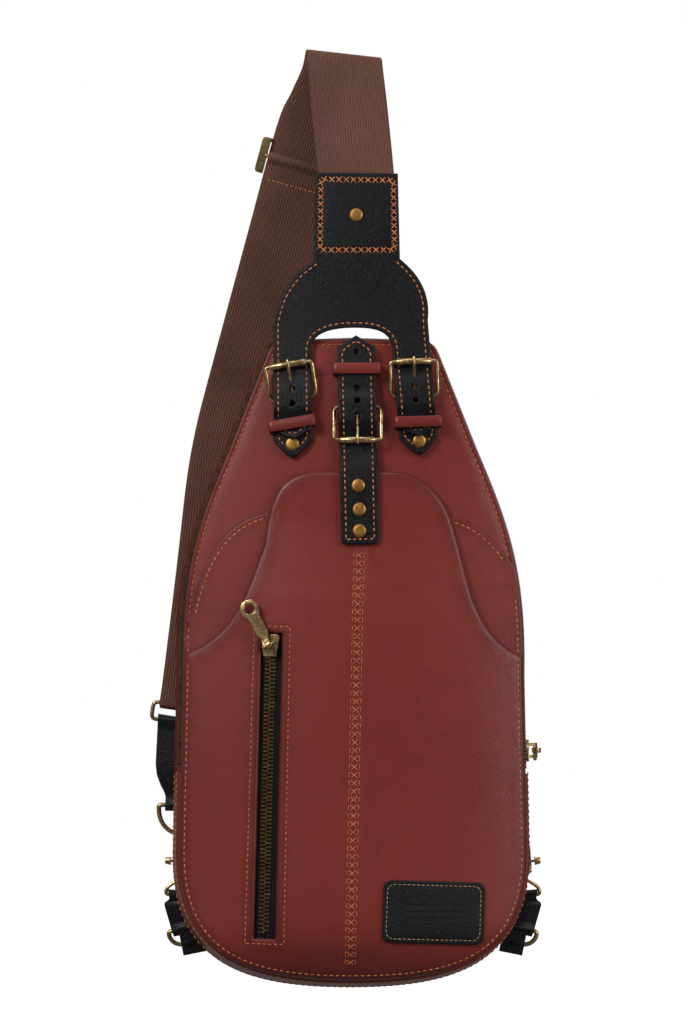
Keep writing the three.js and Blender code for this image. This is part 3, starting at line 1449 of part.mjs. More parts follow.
// ---------------------------------------------------------------- assembly
addBody();
addPocket();
addFrontZip();
addZipSlider("main_zip", mainSliderFrame(), Math.PI);
for (const prefix of ["left", "right", "center"]) {
  addBuckle(prefix);
  addChape(prefix);
}
for (const prefix of ["left", "right"]) {
  addPart(`${prefix}_rivet`, rivet(...rivetPlace(prefix), chapeOuter, 2.2), brass());
}
const keeperTop = chapeOuter + gap + strapLeather + 0.9;
addKeeper("left", -12.5, 0.17, keeperTop);
addKeeper("right", -13.2, 0.03, keeperTop);
addKeeper("center", 19, 0.0, keeperTop);
addYoke();
addCentreStrap();
addPatch();
addWebbing();
addTail();
addStrapSlider();
addStrapRing();
addEndTab();
addStrapDRing();
for (const [prefix, side] of [["left", -1], ["right", 1]]) {
  addSnap(prefix, side);
  addCorner(prefix, side);
}

// The origin goes to the hang point inside the top fold.
const hangPoint = vec(foldX, foldFrontY + 1.6, foldZ - 2.3);
const slingBag = new THREE.Group();
bag.position.copy(hangPoint).negate();
slingBag.add(bag);

export default slingBag;
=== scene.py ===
# %% [markdown]
# # Leather sling bag
#
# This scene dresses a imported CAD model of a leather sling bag. The CAD gives every piece its place and
# its joint. Here each leather, webbing, zip and brass piece gets its real surface: rounded leather
# edges, stitches, zip teeth, woven webbing and worn brass.
#
# The lesson works in millimetres in the bag's own drawing, with the bag's bottom edge near zero, and
# moves each finished piece into the model's frame in metres.

# %% Load the frame
import json
import math

import bpy
import numpy as np
from mathutils.geometry import delaunay_2d_cdt
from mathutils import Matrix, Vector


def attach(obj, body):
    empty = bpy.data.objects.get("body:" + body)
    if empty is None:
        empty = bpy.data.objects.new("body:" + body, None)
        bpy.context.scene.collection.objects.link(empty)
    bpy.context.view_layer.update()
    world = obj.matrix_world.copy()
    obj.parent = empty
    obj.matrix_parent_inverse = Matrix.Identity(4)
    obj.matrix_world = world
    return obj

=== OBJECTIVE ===
Return, unchanged, the run of lines above that opens with the line containing "the top fold." and closes with the line containing "# moves each". Include both.

=== EXERCISE SOLUTION ===
// The origin goes to the hang point inside the top fold.
const hangPoint = vec(foldX, foldFrontY + 1.6, foldZ - 2.3);
const slingBag = new THREE.Group();
bag.position.copy(hangPoint).negate();
slingBag.add(bag);

export default slingBag;
=== scene.py ===
# %% [markdown]
# # Leather sling bag
#
# This scene dresses a imported CAD model of a leather sling bag. The CAD gives every piece its place and
# its joint. Here each leather, webbing, zip and brass piece gets its real surface: rounded leather
# edges, stitches, zip teeth, woven webbing and worn brass.
#
# The lesson works in millimetres in the bag's own drawing, with the bag's bottom edge near zero, and
# moves each finished piece into the model's frame in metres.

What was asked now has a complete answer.